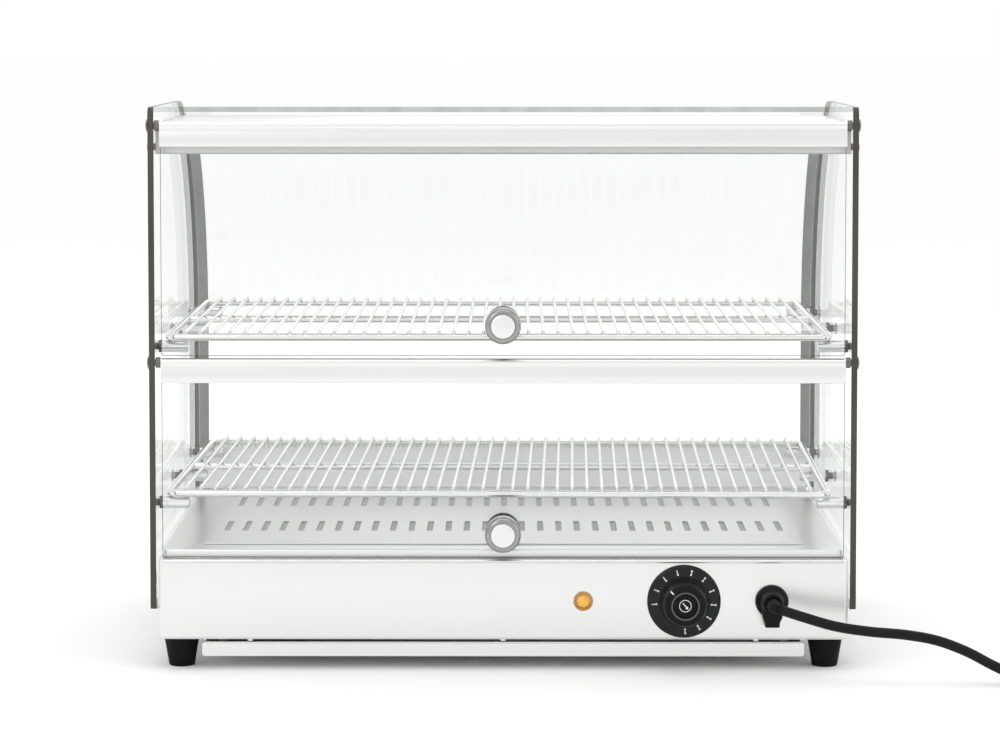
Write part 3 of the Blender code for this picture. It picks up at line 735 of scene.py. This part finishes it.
def make_deck(sizes):
    """Floor pan, the plate with its two rows of slots, a sheet under it that spreads the heat, and the
    upstand at the customer side with its beading."""
    low, high = box("deck_pan")
    half, front, rear, top = high[0], low[1], high[1], high[2]
    plate_low, plate_high = box("slotted_deck_plate")
    thick, fold = 0.001, 0.0016
    turn = np.radians(np.linspace(0, 90, 6))
    corner, lap = 0.004, 0.012
    rolled = [(half - fold * (1 - cos(t)), front + fold * (1 - cos(t)), rear - fold * (1 - cos(t)),
               corner - fold * (1 - cos(t)), top - fold * (1 - sin(t))) for t in turn]
    opening = (plate_high[0] - lap, plate_low[1] + lap, plate_high[1] - lap, 0.006)
    inside = (half - thick, front + thick, rear - thick, corner - thick)
    pan = Skin()
    sheet_ring(pan, [(half, front, rear, corner, low[2]), *rolled, (*opening, top), (*opening, top - thick),
                     (*inside, top - thick), (*inside, low[2])])
    pan.piece("deck_floor", "steel_across", replaces="deck_pan")
    make_slotted_plate(sizes, plate_low, plate_high)

    inset = 0.006
    outline = rounded_rectangle(plate_low[:2] + inset, plate_high[:2] - inset, inset)
    spreader = Skin()
    spreader.prism(outline, "Z", plate_low[2] - 0.0006, plate_low[2] - 0.0002)
    spreader.piece("heat_spreader_sheet", "dull_sheet")

    low, high = box("rear_apron")
    rear, foot, thick = high[1], low[1], 0.0012
    bend = arc((rear - 0.003, low[2] + 0.003), 0.003, -90, 0, 5)
    inner = arc((rear - 0.003, low[2] + 0.003), 0.003 - thick, 0, -90, 5)
    crest = arc((rear - thick / 2, high[2] - thick / 2), thick / 2, 0, 180, 6)
    outline = np.concatenate(([(foot, low[2])], bend, crest, inner, [(foot, low[2] + thick)]))
    apron = Skin()
    apron.prism(outline, "X", low[0], high[0])
    apron.piece("rear_upstand", "steel_across", replaces="rear_apron")

    rope = Skin()
    pitch = 0.004
    count = int((high[0] - low[0] - 0.006) / pitch)
    bead = np.array([(0, -0.0016), (0.0010, -0.0012), (0.0014, 0), (0.0010, 0.0012), (0, 0.0016)])
    for k in range(count):
        x = (k - (count - 1) / 2) * pitch
        rope.turned(bead, "X", (x, rear - thick / 2 - 0.0006, high[2] + 0.0006), 8)
    rope.piece("upstand_beading", "steel_round", angle=60)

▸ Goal
Reproduce the material above, every line of it, exactly.

▸ Solved problem
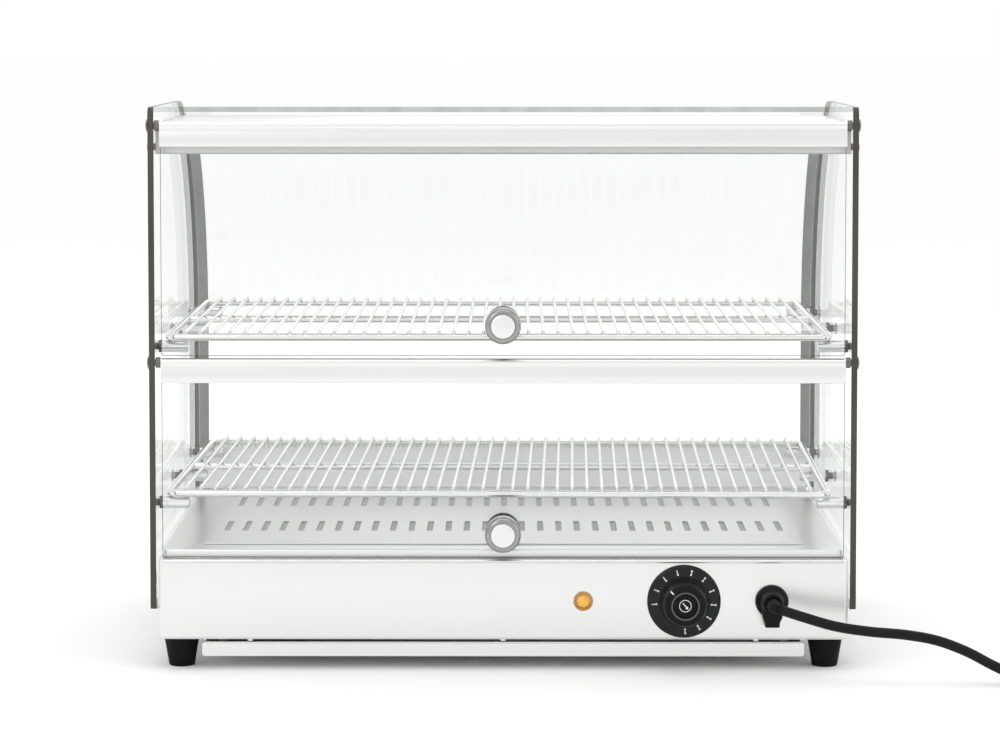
Write part 3 of the Blender code for this picture. It picks up at line 735 of scene.py. This part finishes it.
def make_deck(sizes):
    """Floor pan, the plate with its two rows of slots, a sheet under it that spreads the heat, and the
    upstand at the customer side with its beading."""
    low, high = box("deck_pan")
    half, front, rear, top = high[0], low[1], high[1], high[2]
    plate_low, plate_high = box("slotted_deck_plate")
    thick, fold = 0.001, 0.0016
    turn = np.radians(np.linspace(0, 90, 6))
    corner, lap = 0.004, 0.012
    rolled = [(half - fold * (1 - cos(t)), front + fold * (1 - cos(t)), rear - fold * (1 - cos(t)),
               corner - fold * (1 - cos(t)), top - fold * (1 - sin(t))) for t in turn]
    opening = (plate_high[0] - lap, plate_low[1] + lap, plate_high[1] - lap, 0.006)
    inside = (half - thick, front + thick, rear - thick, corner - thick)
    pan = Skin()
    sheet_ring(pan, [(half, front, rear, corner, low[2]), *rolled, (*opening, top), (*opening, top - thick),
                     (*inside, top - thick), (*inside, low[2])])
    pan.piece("deck_floor", "steel_across", replaces="deck_pan")
    make_slotted_plate(sizes, plate_low, plate_high)

    inset = 0.006
    outline = rounded_rectangle(plate_low[:2] + inset, plate_high[:2] - inset, inset)
    spreader = Skin()
    spreader.prism(outline, "Z", plate_low[2] - 0.0006, plate_low[2] - 0.0002)
    spreader.piece("heat_spreader_sheet", "dull_sheet")

    low, high = box("rear_apron")
    rear, foot, thick = high[1], low[1], 0.0012
    bend = arc((rear - 0.003, low[2] + 0.003), 0.003, -90, 0, 5)
    inner = arc((rear - 0.003, low[2] + 0.003), 0.003 - thick, 0, -90, 5)
    crest = arc((rear - thick / 2, high[2] - thick / 2), thick / 2, 0, 180, 6)
    outline = np.concatenate(([(foot, low[2])], bend, crest, inner, [(foot, low[2] + thick)]))
    apron = Skin()
    apron.prism(outline, "X", low[0], high[0])
    apron.piece("rear_upstand", "steel_across", replaces="rear_apron")

    rope = Skin()
    pitch = 0.004
    count = int((high[0] - low[0] - 0.006) / pitch)
    bead = np.array([(0, -0.0016), (0.0010, -0.0012), (0.0014, 0), (0.0010, 0.0012), (0, 0.0016)])
    for k in range(count):
        x = (k - (count - 1) / 2) * pitch
        rope.turned(bead, "X", (x, rear - thick / 2 - 0.0006, high[2] + 0.0006), 8)
    rope.piece("upstand_beading", "steel_round", angle=60)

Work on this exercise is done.